I know this is anticipating technology that wasn't around
Actually, advances in science have made Pike's condition more plausible for the 2010s audience, not less...
Back in the 1960s, few in the audience would have been aware of the wide range of brain damage types and cognitive disorders. Even the writers would have been thinking in terms of "His mind is locked inside a damaged body we can't repair". But from the viewpoint half a century later, it's pretty simple to assume the opposite: "His damaged mind we can't repair is locked inside a body we can repair (but to what end when he can't use it anyway?)".
That is, Pike would not suffer from lack of vocal cords. Nor would he suffer from being a total vegetable. But beyond these 1960s alternatives, there's the plausible one where Pike has lost the ability to use language. Yes, he can be positive about things, or negative. But no, he can't form a coherent phrase to describe these feelings, or even an incoherent one. His chair can guess on his positiveness or negativeness and relay that to the outside world, but his thoughts will not be formulated into words, or even into what exists before a word is formulated and relayed to the assorted speech organs.

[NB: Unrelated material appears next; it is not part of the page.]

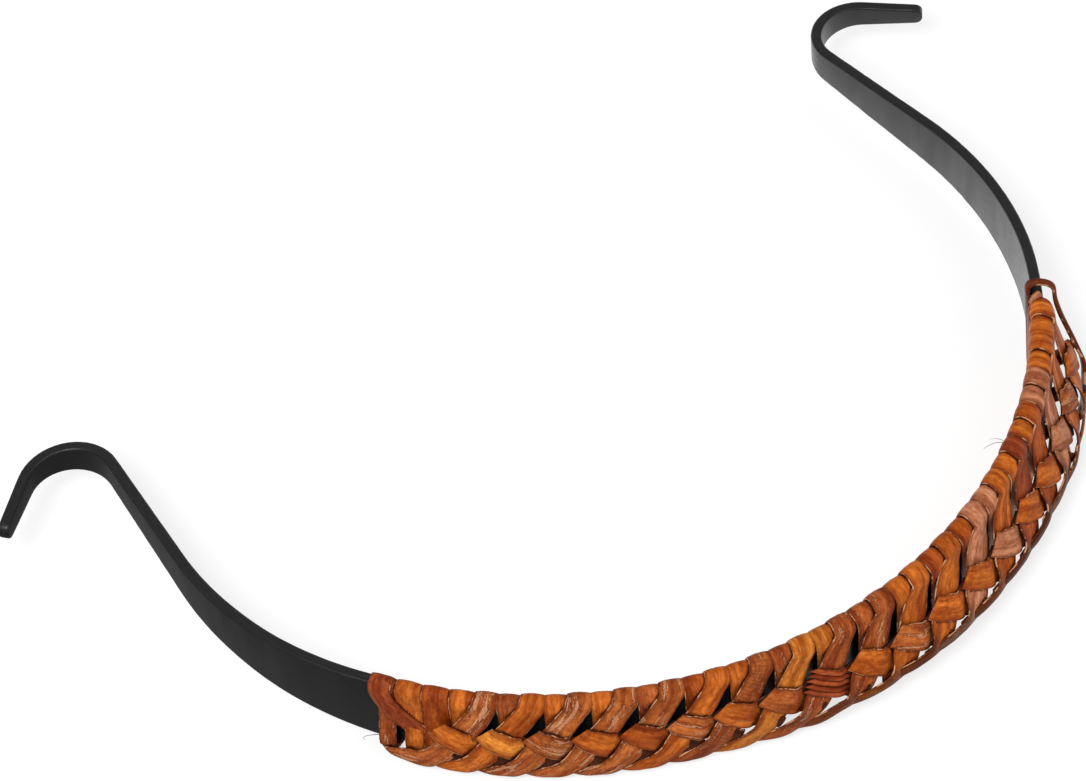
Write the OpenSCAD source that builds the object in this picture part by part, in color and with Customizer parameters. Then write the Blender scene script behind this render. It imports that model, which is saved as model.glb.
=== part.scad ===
// Hair hoop: a moulded strip with hooked ends whose front is bound and braided with flat rattan strand.
// Millimetres. The hoop lies on its side: X runs across the head, +Y to the open end, Z across the band.

/* [Hoop] */
// Radius of the front arc, to the face that lies on the hair
front_r = 71.7; // [64:0.1:80]
// Radius of the tighter arcs at the sides, to the same face
side_r = 60; // [50:0.5:75]
// Thickness of the hoop
hoop_t = 1.75; // [1.2:0.05:2.4]
// Width of the hoop along its front
hoop_w = 12.7; // [10:0.1:18]
// Width of the hoop at its blunt tips
tip_w = 2.9; // [2.4:0.1:5]
// Length over which each end narrows from the front width to the tip width
taper_len = 90; // [70:1:110]
// Half of the angle that the front arc covers
front_half_angle = 61; // [60:0.5:64]
// Angle that each side arc covers
side_angle = 34; // [28:0.5:38]
// Straight stretch between the side arc and the hook
arm_len = 23.3; // [12:0.1:35]
// Outer radius of the hook at each end
hook_r = 8.2; // [6:0.1:12]
// Angle through which each hook curls outwards
hook_turn = 135; // [90:1:150]
// Straight tip beyond the hook
tip_len = 9.9; // [5:0.1:15]
// Rounding along the edges of the moulding
edge_r = 0.4; // [0.2:0.05:0.55]

/* [Rattan strand] */
// Width of the strand
strand_w = 3.6; // [3:0.05:3.7]
// Width of the strand where the turns are squeezed side by side
turn_w = 3.1; // [2.4:0.05:3.15]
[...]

Not even a mind meld would necessarily help, then, because Pike isn't merely unable to say out loud "I want that glass of water", he's unable to
think it out loud, either. That's still completely within McCoy's parameters of "His mind is as active as yours and mine, but it's trapped inside a useless vegetating body". McCoy would simply equate the body's (the brain's) inability to provide language with the body's inability to provide motion, or heartbeat, or digestion. The mechanistic trouble with turning thought into language would not mean an enfeebled mind, it would merely be another variant of being physically crippled.
There'd be no point in having a voice synthesizer in the chair in that case. All it could do would be to put "yes" and "no" into more complex sentences, arbitrarily chosen and not reflecting the thoughts of Pike any better than simple "beep" and "beep-beep".
What the chair could use, I guess, is a pair of manipulators. Pike is apparently capable of controlling his movements (and we can assume the chair is capable of cross-country movement, despite its Dalek-like design), so he might derive satisfaction from being able to manipulate things, too. But perhaps such aesthetic-psychotherapeutic improvements would come later? It's been "months" since the accident, but perhaps a few more months would see Pike given a proper android body?